The CFTC approval means institutional investors on Wall Street can gain exposure to the cryptocurrency through a regulated investment vehicle. According to analysts, this watershed moment could be the next trigger for bitcoin’s meteoric rally.

What’s the Point of Trading Regulated Bitcoin?

One of the chief characteristics of the bitcoin project is that it operates independently of a central authority. It is decentralized and largely unregulated, which means it does not succumb to the same shortfalls as regular fiat money. For some of the purists, efforts to tame bitcoin through regulation defeats the purpose.

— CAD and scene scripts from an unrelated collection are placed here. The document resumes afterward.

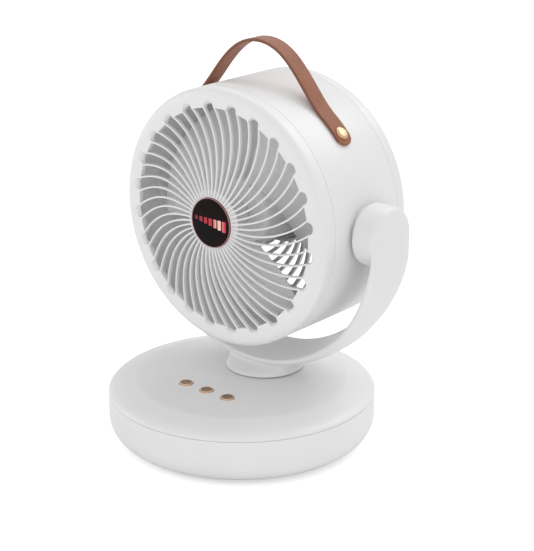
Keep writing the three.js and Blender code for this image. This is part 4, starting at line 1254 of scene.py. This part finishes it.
@dataclass
class SwivelNeck(Assembly):
    """Short neck between base and yoke; its top follows the yoke's face."""

    foot: float = 31.0  # radius of its foot
    top_x: float = 36.0  # half its top's width across the fan
    top_y: float = 18.0  # half its top's depth
    waist: float = 1.6  # how far it draws in between
    low: float = 49.4  # height of its foot
    chamfer: float = 0.4  # width of the foot's chamfer
    yoke_radius: float = 127.0  # radius of the yoke's outer face
    yoke_crown: float = 3.2  # fall of that face towards its edges
    band_half: float = 19.0  # half the width of the yoke's band
    bore: float = 9.0  # radius of the cable's way
    stem: float = 14.0  # radius of the stem in the base
    stem_low: float = 33.6  # height of its lower end
    clip_groove: Pair = (34.6, 36.7)  # lower and upper end of the clip's groove in it
    stub: float = 20.0  # radius of the stub in the lid's opening
    stub_low: float = 43.0  # height of its lower end
    steps: int = 14  # straight steps up its side

    def crown(self, x: float, y: float) -> float:
        """Height of the yoke's outer face over a point.

        Args:
            x: the point's place across the fan.
            y: its place along the fan.

        Returns:
            The height in millimetres.
        """
        share = min(abs(y) / self.band_half, 1.0)
        radius = self.yoke_radius - self.yoke_crown * share**3 + 0.05
        return TILT_Z - math.sqrt(radius * radius - x * x)

    def loop(self, t: float) -> list[Triple]:
        """The neck's outline a share of the way up.

        Args:
            t: the share, from 0 to 1.

        Returns:
            The points.
        """
        waist = self.waist * math.sin(math.pi * t)
        tops = (self.top_x, self.top_y)
        half_x, half_y = (mixed(self.foot, top, eased(t)) - waist for top in tops)
        points = []
        for c, s in ring_of(ROUND, 1.0):
            top = self.crown(self.top_x * c, self.top_y * s)
            points.append((half_x * c, half_y * s, mixed(self.low + self.chamfer, top, t)))
        return points

    def build(self) -> None:
        """Makes and dresses the neck with its hidden stub and tail."""
        sole = [(x, y, self.low) for x, y in ring_of(ROUND, self.foot - self.chamfer)]
        column = lofted([sole, *(self.loop(i / self.steps) for i in range(self.steps + 1))])
        bore, stem, low, (start, end) = self.bore, self.stem, self.stem_low, self.clip_groove
        stub, neck, high = self.stub, self.stub_low, self.low + 1.1
        tail = lathed([
            (bore, low, 0), (stem, low, 0.4), (stem, start, 0), (stem - 1, start, 0),
            (stem - 1, end, 0), (stem, end, 0), (stem, neck, 0), (stub, neck, 0.4), (stub, high, 0),
            (bore, high, 0),
        ], RING, closed=True)
        thing = placed("swivel_neck", Form.joined([column, tail]), Axis.SWIVEL)
        self.white(thing, "yoke", "swivel_column")


@dataclass
class TiltYoke(Assembly):
    """U-shaped yoke: moulded outer channel, inner cover and two round hubs."""

    outer: float = 127.0  # radius of its outer face
    crown: float = 3.2  # fall of that face towards its edges
    front_in: float = 120.5  # inner radius at its front edge
    rear_in: float = 113.0  # inner radius at its rear edge
    half: float = 19.0  # half the width of the band
    hub: float = 23.4  # radius of a hub
    hub_drop: float = 1.7  # how far its middle lies under the tilt axis
    flat: float = 123.2  # where the arms' outer faces turn flat, from the middle
    hub_edge: float = 4.5  # rounding of a hub's outer edge
    hub_face: float = 102.8  # where a hub's inner face lies, from the middle
    rim: float = 2.6  # width of the channel's side walls
    wall: float = 2.4  # thickness of the outer wall
    cover: float = 1.8  # thickness of the inner cover
    cup: float = 20.5  # radius of a tilt pin's cup
    cup_bore: float = 6.2  # radius of its bore
    cup_wall: float = 2.2  # thickness of its wall
    cup_floor: float = 4.0  # thickness of its floor
    cup_top: float = 118.0  # where its wall ends, from the middle
    voxel_mm: float = 0.8  # grid on which band and hubs melt into one
    steps: int = 120  # straight steps along the U

    def half_width(self, angle: float) -> float:
        """Half the band's width at an angle from +X."""
        return mixed(self.half, self.hub - 0.9, eased((abs(math.cos(angle)) - 0.72) / 0.27))

    def inner_at(self, share: float) -> float:
        """Radius of the inner face across the band."""
        return mixed(self.front_in, self.rear_in, (share + 1) / 2)

    def outer_at(self, share: float) -> float:
        """Radius of the outer face across the band."""
        return self.outer - self.crown * abs(share) ** 3

    def cover_at(self, share: float) -> float:
        """Radius of the inner cover's outer face across the band."""
        return self.inner_at(share) + self.cover

    def hubs(self, form: Form) -> list[tuple[Form, Axis]]:
        """A form about a hub's middle, set at both hubs."""
        places = ((Axis.RIGHT, self.hub_drop), (Axis.LEFT, -self.hub_drop))
        return [(form.strewn([(drop, 0)]), axis) for axis, drop in places]

    def band(
        self, side: float, low: Callable[[float], float], high: Callable[[float], float],
        rise: float, edge: float, flat: float,
    ) -> Form:
        """A part of the U.

        Args:
            side: how far its side walls are drawn in.
            low: its inner radius at a share of the half width.
            high: its outer radius.
            rise: distance of its ends under the tilt axis.
            edge: rounding of its long edges.
            flat: how far its ends reach from the middle.

        Returns:
            The closed shell about the tilt axis.
        """
        end = math.asin(rise / self.outer)
        shares = [1 - k / 8 for k in range(17)]
        loops = []
        for i in range(self.steps + 1):
            angle = mixed(-math.pi + end, -end, i / self.steps)
            half = self.half_width(angle) - side
            corners = [(-half, low(-1), edge), (half, low(1), edge)]
            corners += [
                (share * half, high(share), edge if abs(share) == 1 else 0.0) for share in shares
            ]
            loop = []
            for y, r in rounded(corners, closed=True, steps=4)[:-1]:
                past = min(1.0, max(0.0, (abs(y) - self.hub) / self.hub_edge + 1))
                reach = flat - self.hub_edge * (1 - math.sqrt(1 - past * past))
                x = max(-reach, min(reach, r * math.cos(angle)))
                loop.append((x, y, r * math.sin(angle)))
            loops.append(loop)
        return lofted(loops)

    def shell(self) -> Thing:
        """The outer moulding: band and hubs melted into one, then hollowed.

        Returns:
            The object.
        """
        whole = self.band(0, self.inner_at, self.outer_at, 1, 1.3, self.flat)
        thing = placed("yoke_shell", whole, Axis.TILT)
        drum = lathed([
            (0, self.hub_face, 0), (self.hub, self.hub_face, 0.8),
            (self.hub, self.flat, self.hub_edge), (0, self.flat, 0),
        ], ROUND, steps=10)
        for form, axis in self.hubs(drum):
            combined(thing, axis, form, change=Change.JOIN)
        melt = thing.modifiers.new("melt", "REMESH")
        melt.mode, melt.voxel_size = "VOXEL", self.voxel_mm * MM
        soften = thing.modifiers.new("soften", "SMOOTH")
        soften.factor, soften.iterations = 0.5, 6
        settled(thing)
        top, inner, low = self.flat - self.wall, self.hub - self.rim, self.hub_face - 1
        channel = self.band(
            self.rim,
            lambda share: self.inner_at(share) - 1,
            lambda share: max(self.outer_at(share) - self.wall, self.cover_at(share) + 0.3),
            4.0, 0, top,
        )
        combined(thing, Axis.TILT, channel)
        pocket = lathed([
            (0, low, 0), (inner, low, 0), (inner, top, self.hub_edge - self.wall), (0, top, 0),
        ], RING)
        for form, axis in self.hubs(pocket):
            combined(thing, axis, form)
        return thing

    def inner_cover(self) -> Thing:
        """The strip that closes the channel, with a cup for each tilt pin.

        Returns:
            The object.
        """
        top = self.flat - self.wall
        strip = self.band(self.rim + 0.3, self.inner_at, self.cover_at, 4.3, 0.3, top)
        thing = placed("yoke_inner_strip", strip, Axis.TILT)
        inner, floor = self.cup - self.cup_wall, self.hub_face + self.cup_floor
        cup = lathed([
            (self.cup_bore, self.hub_face, 0.4), (self.cup, self.hub_face, 0.5),
            (self.cup, self.cup_top, 0.3), (inner, self.cup_top, 0.3), (inner, floor, 0.6),
            (self.cup_bore, floor, 0.3),
        ], RING, closed=True)
        inside = rod(inner, floor, self.outer, RING)
        for (hollow, axis), (shell, _) in zip(self.hubs(inside), self.hubs(cup)):
            combined(thing, axis, hollow)
            combined(thing, axis, shell, change=Change.JOIN)
        return thing

    def build(self) -> None:
        """Makes and dresses the yoke."""
        self.white(self.shell(), "yoke", "yoke_outer")
        self.white(self.inner_cover(), "yoke", "yoke_inner_cover")


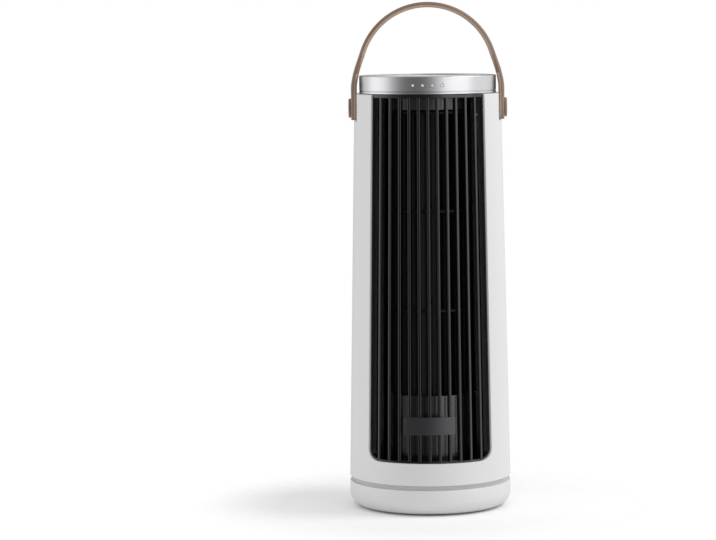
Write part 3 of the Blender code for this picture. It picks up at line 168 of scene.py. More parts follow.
world = bpy.data.worlds.new("studio")
bpy.context.scene.world = world
world.use_nodes = True
tree = world.node_tree
tree.nodes.clear()
heading = add(tree, "ShaderNodeTexCoord").outputs["Generated"]
turn = add(tree, "ShaderNodeTexGradient", {"Vector": heading}, gradient_type="RADIAL")
room = add(tree, "ShaderNodeValToRGB", {"Fac": turn.outputs["Fac"]})
# Brightness of the mirrored room by share of a turn: 0 is to the left, 0.25 at the camera, 0.5 to the right.
around = [
    # Left wall, and the dark side beside the camera
    (0.000, 1.00), (0.045, 1.00), (0.085, 0.75), (0.130, 0.24), (0.215, 0.17), (0.262, 0.30),
    # Front right, with the strip light
    (0.300, 1.05), (0.345, 1.20), (0.410, 1.25), (0.424, 2.60), (0.450, 2.60), (0.465, 1.40),
    # Right wall, the greyer back, and round to the left again
    (0.560, 1.60), (0.633, 1.30), (0.700, 0.85), (0.800, 0.50), (0.870, 1.10), (0.950, 1.20),
]
ramp = room.color_ramp
while len(ramp.elements) < len(around):
    ramp.elements.new(0.5)
for element, (where, level) in zip(ramp.elements, around):
    element.position = where
    element.color = (level, level, level, 1.0)
# The room's even light, what shiny pieces mirror, and the white background that the camera sees.
WHITE = (1.0, 1.0, 1.0, 1.0)
path = add(tree, "ShaderNodeLightPath")
ambient = add(tree, "ShaderNodeBackground", {"Color": WHITE, "Strength": 0.69})
mirrored = add(tree, "ShaderNodeBackground", {"Color": room.outputs["Color"], "Strength": 1.0})
white = add(tree, "ShaderNodeBackground", {"Color": WHITE, "Strength": 1.0})
shiny = add(tree, "ShaderNodeMixShader", {"Fac": path.outputs["Is Glossy Ray"]})
tree.links.new(ambient.outputs[0], shiny.inputs[1])
tree.links.new(mirrored.outputs[0], shiny.inputs[2])
rays = {0: path.outputs["Is Camera Ray"], 1: path.outputs["Is Transmission Ray"]}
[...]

Regardless of which side of the debate one sits, the flow of institutional money will likely trigger further price gains for the digital currency. Bitcoin spiked above $11,000 on Friday for the second time this week.  That represents a doubling in price since October. It has added more than 2,000% over the last two years, and has the distinction of being the world’s most coveted digital currency. In doing so, it has inspired more than 1,000 other cryptocurrencies. Many more are on the way as startups continue to expand into initial coin offerings.

Where bitcoin goes from here is anyone’s guess. The bulls were fairly certain up to a month ago that prices would cross $10,000 before the end of 2017. Now that we’ve blown past that level, it remains to be seen whether new milestones are on the horizon in the near term.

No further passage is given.